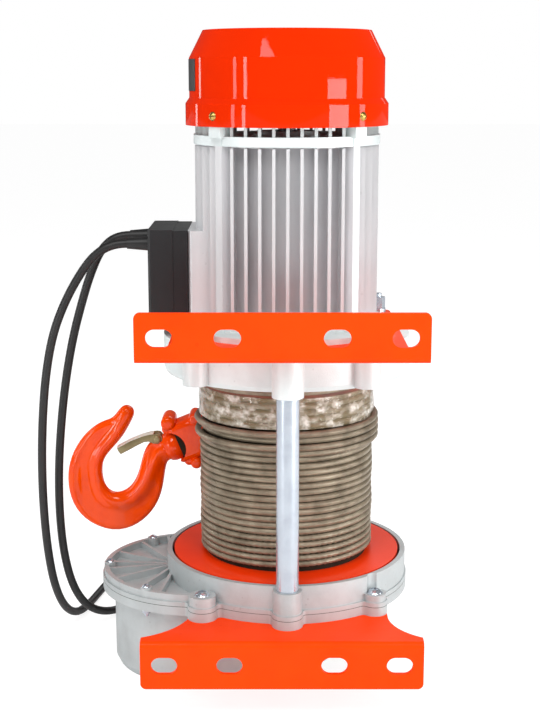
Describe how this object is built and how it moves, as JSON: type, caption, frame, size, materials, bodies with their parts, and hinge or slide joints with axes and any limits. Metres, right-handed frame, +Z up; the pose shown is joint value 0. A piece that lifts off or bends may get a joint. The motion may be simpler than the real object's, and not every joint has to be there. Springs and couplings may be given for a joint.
{
  "type": "electric hoist",
  "caption": "Electric rope hoist: finned motor over a rope drum and gear case, slotted mounting brackets, swivel hook, mains lead and pendant handset.",
  "frame": {"origin": "on the drum axis at the plane the gear case stands on", "axes": "+Z up along the drum and motor axis, -Y out of the bracket face, -X towards the terminal box and the hook"},
  "size_m": [0.3513, 0.4552, 0.5856],
  "materials": {
    "orange_bracket": "gloss paint on pressed steel",
    "orange_cover": "high gloss paint on spun steel",
    "orange_forging": "thick gloss paint on a forging",
    "cast_alloy": "cast light alloy, fine rough skin",
    "machined_alloy": "turned light alloy",
    "zinc_steel": "bright zinc plate",
    "yellow_zinc": "yellow passivated zinc plate",
    "brass_screw": "yellow zinc screw heads",
    "wire_rope": "oiled steel wire rope",
    "gear_steel": "cut and hardened gear steel",
    "bearing_steel": "ground bearing steel",
    "core_iron": "stacked core plates",
    "winding_copper": "varnished copper wire",
    "clear_film": "thin clear stretch film",
    "brown_paper": "waxed brown paper tape",
    "black_plastic": "satin moulded plastic",
    "fan_plastic": "moulded plastic",
    "cable_rubber": "black rubber sheath",
    "capacitor_shell": "moulded plastic can",
    "seal_paper": "oiled gasket paper",
    "key_green": "moulded key",
    "key_red": "moulded key"
  },
  "bodies": {
    "frame": {"lower_bracket": "orange_bracket", "upper_bracket": "orange_bracket", "gear_case": "cast_alloy", "gearbox_gasket": "seal_paper", "gearbox_housing": "cast_alloy", "motor_side_drum_housing": "cast_alloy", "motor_housing": "cast_alloy", "front_end_shield": "cast_alloy", "rear_end_shield": "cast_alloy", "fan_cover": "orange_cover", "fan_cover_screws": "brass_screw", "stator_core": "core_iron", "stator_windings": "winding_copper", "terminal_box_base": "black_plastic", "terminal_box_lid": "black_plastic", "run_capacitor": "capacitor_shell", "swivel_block": "orange_forging", "swivel_block_bolts": "orange_forging", "rope_tail": "wire_rope", "tie_rods": "zinc_steel", "tie_rod_nuts": "zinc_steel", "lug_screws": "zinc_steel", "lug_nuts": "zinc_steel", "upper_lug_bolts": "zinc_steel", "upper_lug_washers": "zinc_steel", "rim_screws": "zinc_steel", "drum_bearings": "bearing_steel", "countershaft_bearings": "bearing_steel", "motor_bearings": "bearing_steel", "cable_glands": "cable_rubber", "mains_cable": "cable_rubber", "mains_cable_coil": "cable_rubber", "mains_cable_end": "cable_rubber", "mains_plug": "black_plastic", "control_cable": "cable_rubber", "control_cable_coil": "cable_rubber", "control_cable_end": "cable_rubber", "handset_back": "black_plastic", "handset_front": "black_plastic", "handset_sleeve": "cable_rubber"},
    "drum": {"drum": "orange_cover", "drum_shaft": "gear_steel", "rope_winding": "wire_rope", "film_wrap": "clear_film", "paper_band": "brown_paper", "drum_gear": "gear_steel"},
    "countershaft": {"countershaft": "gear_steel", "countershaft_gear": "gear_steel"},
    "motor_rotor": {"motor_shaft": "gear_steel", "rotor": "core_iron", "cooling_fan": "fan_plastic"},
    "hook": {"hook": "orange_forging", "hook_nut": "gear_steel", "latch_pin": "yellow_zinc"},
    "latch": {"safety_latch": "yellow_zinc"},
    "up_key": {"up_key": "key_green"},
    "down_key": {"down_key": "key_green"},
    "stop_key": {"stop_key": "key_red"}
  },
  "joints": [
    {"name": "drum_spin", "type": "hinge", "parent": "frame", "child": "drum", "pos_m": [0, 0, 0.19], "axis": [0, 0, 1], "continuous": true},
    {"name": "countershaft_spin", "type": "hinge", "parent": "frame", "child": "countershaft", "pos_m": [-0.08479, -0.00593, 0.05], "axis": [0, 0, 1], "continuous": true},
    {"name": "motor_spin", "type": "hinge", "parent": "frame", "child": "motor_rotor", "pos_m": [0, 0, 0.4], "axis": [0, 0, 1], "continuous": true},
    {"name": "hook_swivel", "type": "hinge", "parent": "frame", "child": "hook", "pos_m": [-0.11237, 0.0883, 0.18148], "axis": [0.9272, 0, 0.3746], "continuous": true},
    {"name": "latch_hinge", "type": "hinge", "parent": "hook", "child": "latch", "pos_m": [-0.12837, 0.0883, 0.18903], "axis": [0, -1, 0], "range_deg": [0, 35], "stiffness_Nm_per_rad": 0.1, "springref_deg": -28.65},
    {"name": "up_key_press", "type": "slide", "parent": "frame", "child": "up_key", "axis": [0, 0, -1], "range_m": [0, 0.003], "stiffness_N_per_m": 400, "springref_m": -0.002},
    {"name": "down_key_press", "type": "slide", "parent": "frame", "child": "down_key", "axis": [0, 0, -1], "range_m": [0, 0.003], "stiffness_N_per_m": 400, "springref_m": -0.002},
    {"name": "stop_key_press", "type": "slide", "parent": "frame", "child": "stop_key", "axis": [0, 0, -1], "range_m": [0, 0.003], "stiffness_N_per_m": 400, "springref_m": -0.002}
  ],
  "couplings": [
    {"joint": "countershaft_spin", "follows": "drum_spin", "ratio": -5.1818},
    {"joint": "motor_spin", "follows": "drum_spin", "ratio": 31.523}
  ]
}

※

▸ Short task
Nothing should be left out: repeat all of the data exactly.

▸ Task answer
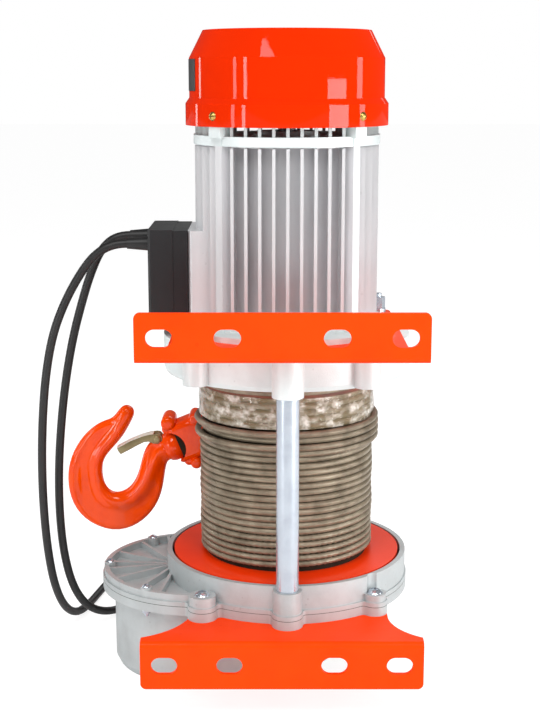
Describe how this object is built and how it moves, as JSON: type, caption, frame, size, materials, bodies with their parts, and hinge or slide joints with axes and any limits. Metres, right-handed frame, +Z up; the pose shown is joint value 0. A piece that lifts off or bends may get a joint. The motion may be simpler than the real object's, and not every joint has to be there. Springs and couplings may be given for a joint.
{
  "type": "electric hoist",
  "caption": "Electric rope hoist: finned motor over a rope drum and gear case, slotted mounting brackets, swivel hook, mains lead and pendant handset.",
  "frame": {"origin": "on the drum axis at the plane the gear case stands on", "axes": "+Z up along the drum and motor axis, -Y out of the bracket face, -X towards the terminal box and the hook"},
  "size_m": [0.3513, 0.4552, 0.5856],
  "materials": {
    "orange_bracket": "gloss paint on pressed steel",
    "orange_cover": "high gloss paint on spun steel",
    "orange_forging": "thick gloss paint on a forging",
    "cast_alloy": "cast light alloy, fine rough skin",
    "machined_alloy": "turned light alloy",
    "zinc_steel": "bright zinc plate",
    "yellow_zinc": "yellow passivated zinc plate",
    "brass_screw": "yellow zinc screw heads",
    "wire_rope": "oiled steel wire rope",
    "gear_steel": "cut and hardened gear steel",
    "bearing_steel": "ground bearing steel",
    "core_iron": "stacked core plates",
    "winding_copper": "varnished copper wire",
    "clear_film": "thin clear stretch film",
    "brown_paper": "waxed brown paper tape",
    "black_plastic": "satin moulded plastic",
    "fan_plastic": "moulded plastic",
    "cable_rubber": "black rubber sheath",
    "capacitor_shell": "moulded plastic can",
    "seal_paper": "oiled gasket paper",
    "key_green": "moulded key",
    "key_red": "moulded key"
  },
  "bodies": {
    "frame": {"lower_bracket": "orange_bracket", "upper_bracket": "orange_bracket", "gear_case": "cast_alloy", "gearbox_gasket": "seal_paper", "gearbox_housing": "cast_alloy", "motor_side_drum_housing": "cast_alloy", "motor_housing": "cast_alloy", "front_end_shield": "cast_alloy", "rear_end_shield": "cast_alloy", "fan_cover": "orange_cover", "fan_cover_screws": "brass_screw", "stator_core": "core_iron", "stator_windings": "winding_copper", "terminal_box_base": "black_plastic", "terminal_box_lid": "black_plastic", "run_capacitor": "capacitor_shell", "swivel_block": "orange_forging", "swivel_block_bolts": "orange_forging", "rope_tail": "wire_rope", "tie_rods": "zinc_steel", "tie_rod_nuts": "zinc_steel", "lug_screws": "zinc_steel", "lug_nuts": "zinc_steel", "upper_lug_bolts": "zinc_steel", "upper_lug_washers": "zinc_steel", "rim_screws": "zinc_steel", "drum_bearings": "bearing_steel", "countershaft_bearings": "bearing_steel", "motor_bearings": "bearing_steel", "cable_glands": "cable_rubber", "mains_cable": "cable_rubber", "mains_cable_coil": "cable_rubber", "mains_cable_end": "cable_rubber", "mains_plug": "black_plastic", "control_cable": "cable_rubber", "control_cable_coil": "cable_rubber", "control_cable_end": "cable_rubber", "handset_back": "black_plastic", "handset_front": "black_plastic", "handset_sleeve": "cable_rubber"},
    "drum": {"drum": "orange_cover", "drum_shaft": "gear_steel", "rope_winding": "wire_rope", "film_wrap": "clear_film", "paper_band": "brown_paper", "drum_gear": "gear_steel"},
    "countershaft": {"countershaft": "gear_steel", "countershaft_gear": "gear_steel"},
    "motor_rotor": {"motor_shaft": "gear_steel", "rotor": "core_iron", "cooling_fan": "fan_plastic"},
    "hook": {"hook": "orange_forging", "hook_nut": "gear_steel", "latch_pin": "yellow_zinc"},
    "latch": {"safety_latch": "yellow_zinc"},
    "up_key": {"up_key": "key_green"},
    "down_key": {"down_key": "key_green"},
    "stop_key": {"stop_key": "key_red"}
  },
  "joints": [
    {"name": "drum_spin", "type": "hinge", "parent": "frame", "child": "drum", "pos_m": [0, 0, 0.19], "axis": [0, 0, 1], "continuous": true},
    {"name": "countershaft_spin", "type": "hinge", "parent": "frame", "child": "countershaft", "pos_m": [-0.08479, -0.00593, 0.05], "axis": [0, 0, 1], "continuous": true},
    {"name": "motor_spin", "type": "hinge", "parent": "frame", "child": "motor_rotor", "pos_m": [0, 0, 0.4], "axis": [0, 0, 1], "continuous": true},
    {"name": "hook_swivel", "type": "hinge", "parent": "frame", "child": "hook", "pos_m": [-0.11237, 0.0883, 0.18148], "axis": [0.9272, 0, 0.3746], "continuous": true},
    {"name": "latch_hinge", "type": "hinge", "parent": "hook", "child": "latch", "pos_m": [-0.12837, 0.0883, 0.18903], "axis": [0, -1, 0], "range_deg": [0, 35], "stiffness_Nm_per_rad": 0.1, "springref_deg": -28.65},
    {"name": "up_key_press", "type": "slide", "parent": "frame", "child": "up_key", "axis": [0, 0, -1], "range_m": [0, 0.003], "stiffness_N_per_m": 400, "springref_m": -0.002},
    {"name": "down_key_press", "type": "slide", "parent": "frame", "child": "down_key", "axis": [0, 0, -1], "range_m": [0, 0.003], "stiffness_N_per_m": 400, "springref_m": -0.002},
    {"name": "stop_key_press", "type": "slide", "parent": "frame", "child": "stop_key", "axis": [0, 0, -1], "range_m": [0, 0.003], "stiffness_N_per_m": 400, "springref_m": -0.002}
  ],
  "couplings": [
    {"joint": "countershaft_spin", "follows": "drum_spin", "ratio": -5.1818},
    {"joint": "motor_spin", "follows": "drum_spin", "ratio": 31.523}
  ]
}